Andrew Morton wrote:
>prompt> cd /usr/src/li^R
>linux/                  linux-2.2.9/            linux-2.3.99-pre3/
>So typing ^R in a command line produces a diectory listing of matching
>files and allows you to continue typing.

The widget list-choices does this.  Well, actually it produces a list
of possible completions, which are often context dependent (e.g., with
the new completion mechanism enabled, after "kill -" it'll give a list
of signal names).  If you actually want strictly a file listing, you'll
have to write your own widget.

list-choices is by default bound to ^D in the vi insert mode keymap, ^D
and = in vi command mode, and ESC ^D in Emacs mode.  delete-char-or-list
(^D in Emacs mode) behaves like list-choices when at the end of the line.

>pwold011:~> /sbin/shutdown
>shutdown: must be root.
>pwold011:~> sudo ^W
>Here, typing ^W will insert _all_ of the previous line at the prompt.
>(I'd expected get-line to do this, but it just beeps...)

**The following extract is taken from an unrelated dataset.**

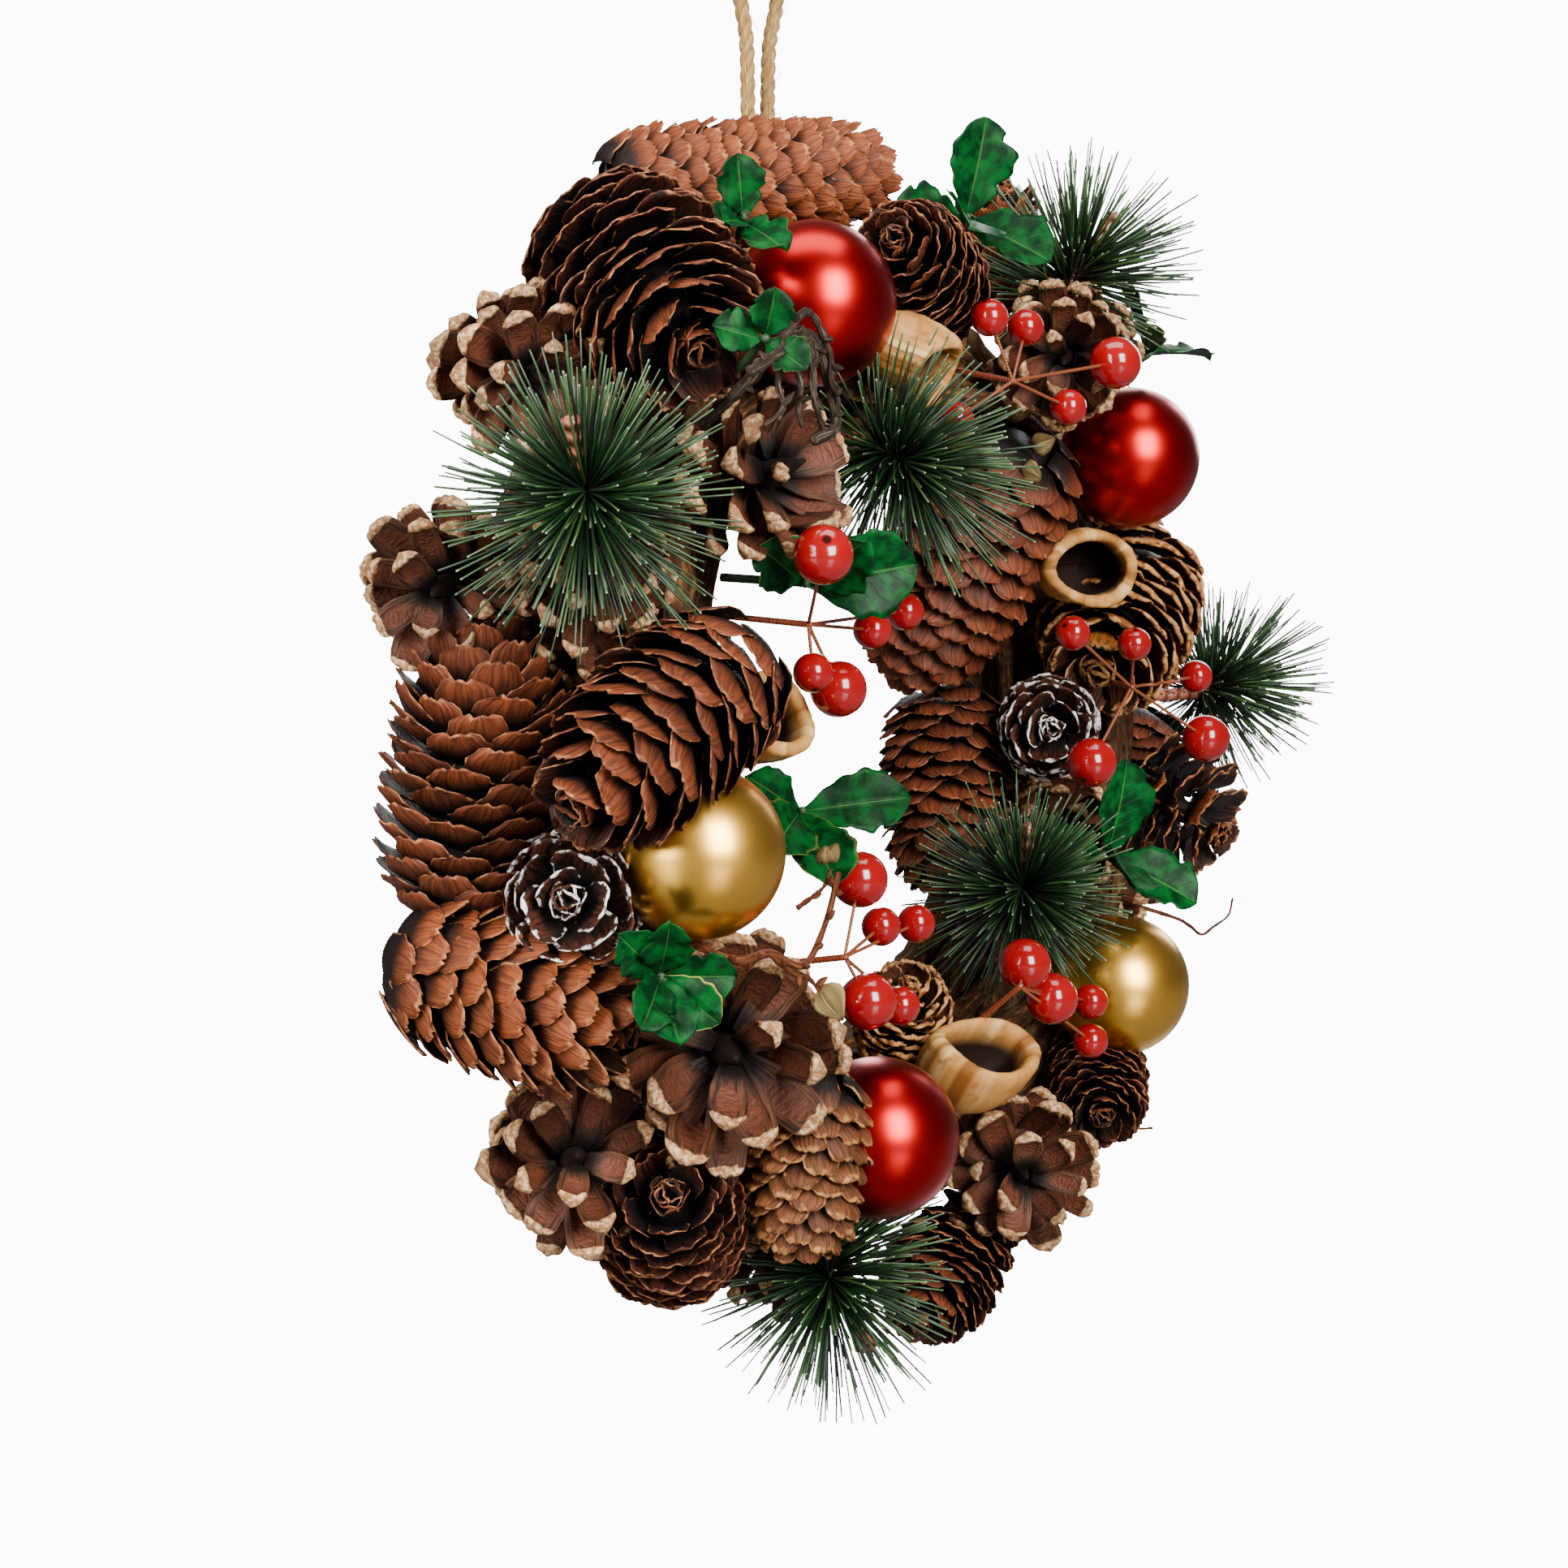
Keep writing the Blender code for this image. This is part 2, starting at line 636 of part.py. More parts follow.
def leaf_points(root, direction, normal, length, width, arch, fold):
    """Rows of three points along a leaf: edge, rib, edge."""
    side = direction.cross(normal).normalized()
    rows = []
    for along in (0.0, 0.3, 0.62, 0.9):
        half = width / 2 * max(0.08, math.sin(math.pi * along ** 0.85) ** 0.75)
        drop = -arch * length * along ** 2
        rib = root + (direction * length * along + normal * drop) * MM
        lift = normal * fold * half * MM
        rows.append((rib + side * half * MM + lift, rib, rib - side * half * MM + lift))
    return rows


def leaf_samples(rows, tip):
    """Points spread over a leaf, close enough together that no wire slips between them."""
    points = [tip]
    steps = 4
    for near, far in zip(rows, rows[1:]):
        for i in range(steps):
            edge, rib, other = [a.lerp(b, (i + 1) / steps) for a, b in zip(near, far)]
            for j in range(steps + 1):
                points += [rib.lerp(edge, j / steps), rib.lerp(other, j / steps)]
    return points


def leaf_blade(name, rows, normal, tip, thick, home):
    """A blade that is thickest along its rib and thins to its edges, which both faces share."""
    bm = bmesh.new()
    shift = normal * thick / 2 * MM
    left = [bm.verts.new(row[0]) for row in rows]
    right = [bm.verts.new(row[2]) for row in rows]
    upper = [bm.verts.new(row[1] + shift) for row in rows]
    lower = [bm.verts.new(row[1] - shift) for row in rows]
    point = bm.verts.new(tip)
    round_rib = (left, upper, right, lower)
    for near, far in zip(round_rib, round_rib[1:] + round_rib[:1]):
        for i in range(len(rows) - 1):
            bm.faces.new((near[i], near[i + 1], far[i + 1]))
            bm.faces.new((near[i], far[i + 1], far[i]))
        bm.faces.new((near[-1], point, far[-1]))
    bm.faces.new((upper[0], left[0], lower[0]))
    bm.faces.new((lower[0], right[0], upper[0]))
    return from_bmesh(bm, name, home)


def leafy_sprig(name, fork, look, length, width, count, crowd, home, helpers, dice):
    fork_at = crowd.push_clear(spot(fork), 3.2)
    grow = way(look)
    side, up = across(grow)
    root, knee = rooted(crowd, fork_at, STEM_THICK)
    pieces = [wire(name, [knee, fork_at, fork_at + grow * 2.2 * MM], STEM_THICK, home, root=root)]
    made = 0
    for number in range(count * 12):
        if made == count:
            break
        turn = 2.4 * number + dice.uniform(-0.2, 0.2)
        flat = side * math.cos(turn) + up * math.sin(turn)
        lean = 0.25 + 0.35 * (number % 4)
        for size in (1.0, 0.82, 0.66):
            direction = (flat + grow * lean).normalized()
            normal = (grow - direction * grow.dot(direction)).normalized()
            start = fork_at + (direction * 0.25 + grow * (0.15 + 0.23 * made)) * MM
            rows = leaf_points(start, direction, normal, length * size, width * size, 0.12, 0.3)
            tip = rows[-1][1] + direction * length * 0.05 * MM
            if all(crowd.near(p, 1.0) >= 0.9 for p in leaf_samples(rows, tip)):
                pieces.append(leaf_blade(name + "_leaf_%d" % number, rows, normal, tip, LEAF_THICK, helpers))
                made += 1
                break
    return fuse(pieces)


# Needle sprays

def needle_spray(name, heart, look, length, crowd, home, dice, sides=7, rings=10):
    core_length, core_width, end_length = 15.0, 3.6, 13.0
    grow = way(look)
    centre = crowd.push_clear(spot(heart), 3.0)
    side, up = across(grow)
    root, knee = rooted(crowd, centre - grow * 2.5 * MM, core_width)
    loops = []
    bm = bmesh.new()
    for i in range(rings + 1):
        height = core_length * (i / rings - 0.15)
        shift = 0.5 * (i % 2)
        ring = []
        for j in range(sides):
            turn = 2 * math.pi * (j + shift) / sides
            flat = side * math.cos(turn) + up * math.sin(turn)
            ring.append(centre + (flat * core_width / 2 + grow * height) * MM)
        loops.append(ring)
    verts = [[bm.verts.new(p) for p in ring] for ring in loops]
    for i in range(rings):
        lean = math.radians(-25 + 95 * i / (rings - 1))
        for j in range(sides):
            k = (j + 1) % sides
            step = 1 if i % 2 else 0
            corners = [verts[i][j], verts[i][k], verts[i + 1][(k if not step else (j + 2) % sides)],
                       verts[i + 1][(j if not step else k)]]
            middle = sum((v.co for v in corners), Vector()) / 4
            flat = middle - centre
            flat = (flat - grow * flat.dot(grow)).normalized()
            spread = Vector([dice.uniform(-0.10, 0.10) for _ in range(3)])
            direction = (flat * math.cos(lean) + grow * math.sin(lean) + spread).normalized()
            wanted = length * dice.uniform(0.86, 1.08)
            run = crowd.clear_length(middle, direction, wanted, 1.0)
            if run < 9.0:
                bm.faces.new(corners[:3])
                bm.faces.new((corners[0], corners[2], corners[3]))
                continue
            tip = bm.verts.new(middle + direction * run * MM)
            for a, b in zip(corners, corners[1:] + corners[:1]):
                bm.faces.new((a, b, tip))
    first, last = bm.verts.new(root), bm.verts.new(centre + grow * (core_length + end_length) * MM)
    for j in range(sides):
        k = (j + 1) % sides
        bm.faces.new((first, verts[0][k], verts[0][j]))
        bm.faces.new((last, verts[-1][j], verts[-1][k]))
    return from_bmesh(bm, name, home)


def twig(name, thick, points, crowd, home):
    knots = [crowd.push_clear(spot(p), thick / 2 + 0.8) for p in points]
    route = []
    for near, far in zip(knots, knots[1:]):
        route += crowd.clear_route(near, far, thick / 2 + 0.35)[:-1]
    route.append(knots[-1])
    root, knee = rooted(crowd, route[0], thick)
    if (knee - route[0]).length < thick * MM:
        route.pop(0)
    return wire(name, [knee, *route], thick, home, sides=6, root=root)


# Jute loop

def jute_loop(home):
    """Two strands that rise from the ring's top and meet in a round bight."""
    half_foot, half_top = 4.4, 8.5
    low, high = 116.4, LOOP_RISE - CORD_THICK / 2 - half_top
    route = []
    steps = 7
    for i in range(steps):
        share = i / steps
        ease = share ** 10
        route.append((half_foot + (half_top - half_foot) * ease, low + (high - low) * share))
    bend_steps = 8
    for i in range(bend_steps):
        turn = math.pi * i / (bend_steps - 1)
        route.append((half_top * math.cos(turn), high + half_top * math.sin(turn)))
    for right, up in route[steps - 1::-1]:
        route.append((-right, up))
    curve = bpy.data.curves.new("jute_loop", "CURVE")
    curve.dimensions = "3D"
    curve.bevel_depth = CORD_THICK / 2 * MM
    curve.bevel_resolution = 2
    curve.use_fill_caps = True
    spline = curve.splines.new("POLY")
    spline.points.add(len(route) - 1)
    for point, (right, up) in zip(spline.points, route):
        point.co = (*spot((right, LOOP_BACK, up)), 1.0)
    cord = bpy.data.objects.new("jute_loop", curve)
    home.objects.link(cord)
    return cord


def swell(thing, distance):
    """Moves a mesh's points out along their normals."""
    bm = bmesh.new()
    bm.from_mesh(thing.data)
    bm.normal_update()
    for vert in bm.verts:
        vert.co += vert.normal * distance * MM
    bm.to_mesh(thing.data)
    bm.free()


def box_of(thing):
    corners = [vert.co for vert in thing.data.vertices]
    return ([min(c[i] for c in corners) for i in range(3)], [max(c[i] for c in corners) for i in range(3)])


def boxes_meet(one, other):
    return all(one[0][i] <= other[1][i] and other[0][i] <= one[1][i] for i in range(3))


def trim(thing, cutters):
    """Cuts a piece back from each neighbour whose box it meets."""
    for cutter in cutters:
        if boxes_meet(box_of(thing), box_of(cutter)):
            thing = boolean(thing, cutter, "DIFFERENCE")
    keep_largest(thing)
    weld(thing)
    return thing


def build():
    clear_scene()
    home = collection("pinecone_wreath")
    helpers = collection("cutters")
    dice = random.Random(7)
    crowd = Crowd()
    hulls = []

    def finish(thing, colour):
        paint(thing, colour)
        crowd.add(thing)

    balls = []
    for name, colour, place in BALLS:
        balls.append(ball(name, place, BALL_WIDTH, home))
        hulls.append(ball(name + "_hull", place, BALL_WIDTH + 3 * GAP, helpers))
        paint(balls[-1], colour)
    cups = []
    for name, mouth, look, width, depth, narrow in PODS:
        cup = seed_cup(name, mouth, look, width, depth, narrow, home)
        cups.append(trim(cup, hulls[:len(BALLS)]))
        hulls.append(seed_cup(name + "_hull", mouth, look, width, depth, narrow, helpers, hull=True))
        paint(cups[-1], "husk")
    ring_hull = vine_ring("vine_ring_hull", helpers)
    swell(ring_hull, GAP * 1.2)
    hulls.append(ring_hull)
    for thing in balls + cups:
        crowd.add(thing)

    for row in CONES:
        made = trim(cone(*row, home), hulls)
        finish(made, KINDS[row[1]]["colour"])
        hulls.append(cone_hull(row[0] + "_hull", *row[1:], helpers))

    hulls.remove(ring_hull)
    bound = [trim(vine_ring("vine_ring", home), hulls[:len(BALLS) + len(PODS)])]
    for number, row in enumerate(FILLERS):
        filler = trim(cone("filler_%d" % number, "open", *row, helpers), hulls)
        hulls.append(cone_hull("filler_%d_hull" % number, "open", *row, helpers))
        bound.append(filler)
    ring = fuse(bound)
    keep_largest(ring)
    finish(ring, "vine")

    for name, fork, berries in BERRIES:
        finish(berry_spray(name, fork, berries, crowd, home, helpers), "berry")
    for name, thick, points in TWIGS:
        finish(twig(name, thick, points, crowd, home), "twig")
    for name, fork, look, length, width, count in SPRIGS:
        finish(leafy_sprig(name, fork, look, length, width, count, crowd, home, helpers, dice), "leaf")
    for number, (name, heart, look, length) in enumerate(SPRAYS):
        own_dice = random.Random(150 + number)
        finish(needle_spray(name, heart, look, length, crowd, home, own_dice), "needle")
    paint(jute_loop(home), "jute")

    for hull in list(helpers.objects):
        bpy.data.objects.remove(hull, do_unlink=True)
    for thing in home.objects:
        if thing.type == "MESH":
            thing.data.shade_smooth()
            thing.data.set_sharp_from_angle(angle=math.radians(35))


build()
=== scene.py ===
import math
import random
import bpy
import numpy as np
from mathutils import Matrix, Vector
from mathutils.bvhtree import BVHTree


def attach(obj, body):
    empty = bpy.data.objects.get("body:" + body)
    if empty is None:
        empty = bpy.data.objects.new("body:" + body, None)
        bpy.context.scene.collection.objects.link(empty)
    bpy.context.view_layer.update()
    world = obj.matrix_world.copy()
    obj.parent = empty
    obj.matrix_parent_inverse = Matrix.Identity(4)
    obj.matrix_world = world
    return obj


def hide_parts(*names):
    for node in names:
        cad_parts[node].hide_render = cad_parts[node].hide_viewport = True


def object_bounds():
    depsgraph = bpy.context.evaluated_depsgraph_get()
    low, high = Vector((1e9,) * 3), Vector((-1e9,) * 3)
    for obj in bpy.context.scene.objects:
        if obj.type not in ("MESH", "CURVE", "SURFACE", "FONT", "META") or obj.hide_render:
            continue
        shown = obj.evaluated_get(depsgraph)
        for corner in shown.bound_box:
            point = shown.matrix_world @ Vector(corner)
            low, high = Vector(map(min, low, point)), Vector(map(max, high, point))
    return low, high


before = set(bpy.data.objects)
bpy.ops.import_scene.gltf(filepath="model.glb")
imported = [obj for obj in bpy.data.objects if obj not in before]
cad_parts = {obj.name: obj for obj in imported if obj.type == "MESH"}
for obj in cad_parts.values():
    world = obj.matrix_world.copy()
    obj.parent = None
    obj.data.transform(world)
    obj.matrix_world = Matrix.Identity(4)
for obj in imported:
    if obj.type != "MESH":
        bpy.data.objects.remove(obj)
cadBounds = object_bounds()

# Lengths are in millimetres, and a mesh becomes metres when it is made.

mm, perMetre = 0.001, 1000
goldenTurn = 2.39996
wreath = {"depth": 34.0, "drop": 206.0, "ring": 102.0, "ringForward": -8.0}  # its heart and its ring


def heart(place):  # a place given from the wreath's heart: right, forward, up
    right, forward, up = place
    return np.array([right, -wreath["depth"] - forward, up - wreath["drop"]])


def way(place):
    right, forward, up = place
    return unit(np.array([right, -forward, up], float))


def unit(v):
    return v / max(np.linalg.norm(v), 1e-9)


def across(axis):  # two directions square to an axis
    guide = np.array([0, 0, 1.0]) if abs(axis[2]) < 0.9 else np.array([0, 1.0, 0])
    first = unit(np.cross(axis, guide))
    return first, unit(np.cross(axis, first))


def spun(first, second, turn):  # a direction turned from the first toward the second
    return first * math.cos(turn) + second * math.sin(turn)


def circle(first, second, turn):
    return np.cos(turn)[:, None] * first + np.sin(turn)[:, None] * second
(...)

You'll have to write your own widget if you want to do it that way.
Personally I use history expansion to do this.  "sudo !!" would
interpolate the previous command.  "sudo !!<TAB>" will expand it in
place, while the command is being edited.  With magic-space, "sudo !! "
will implicitly expand it when the trailing space is inserted.

>prompt> cp /foo/bar /zot/bop
>prompt> ls /fo^C
>Here, ^C will search back through the word history and insert
>'/foo/bar'.  If I immediately hit ^C again, it will rub out the 'o/bar'
>and search further back in history, so one can just keep hitting ^C.

_history_complete_word is supposed to do something like this, but I
don't know enough about it.

>This normally generates interrupt.  Is there a way of making it
>available to the interactive editor without globally sttying it? (The
>shell would need to restore the intr char when it leaves editing mode).

No.  You could temporarily stty it in precmd/preexec, but that has all
sorts of drawbacks.

>I would like to do something similar, but have it walk back through all
>the previous words, not just the final ones on each line:
>prompt> echo aaa bbb ccc ddd
>prompt> echo ^O        # Expands to echo ddd
>prompt> echo ^O^O      # Expands to echo ccc

Again, this is most easily done with history expansion.  In the above,
"!:1" will expand to "aaa", "!:2" to "bbb", and so on; "!$" expands to
the last word on the previous line.

>Is there a widget which deletes from the cursor to the end of line?

kill-line does the Emacs thing (delete up to, but not including, NL,
unless that's nothing, in which case it deletes the NL).  vi-kill-eol
deletes up to, but not including, NL.  Both are bound by default in the
appropriate editing modes.

>All the editor commands define a word separator as a space.  Is there a
>way of changing zsh's idea of word separators?  I would prefer that it
>consider '/' to be a separator as well.

Look at the parameter WORDCHARS.

>If asynchronous output mucks up the editor output, how to redraw it? 
>'clear-screen' will do the job, but I'd prefer it not clear the screen.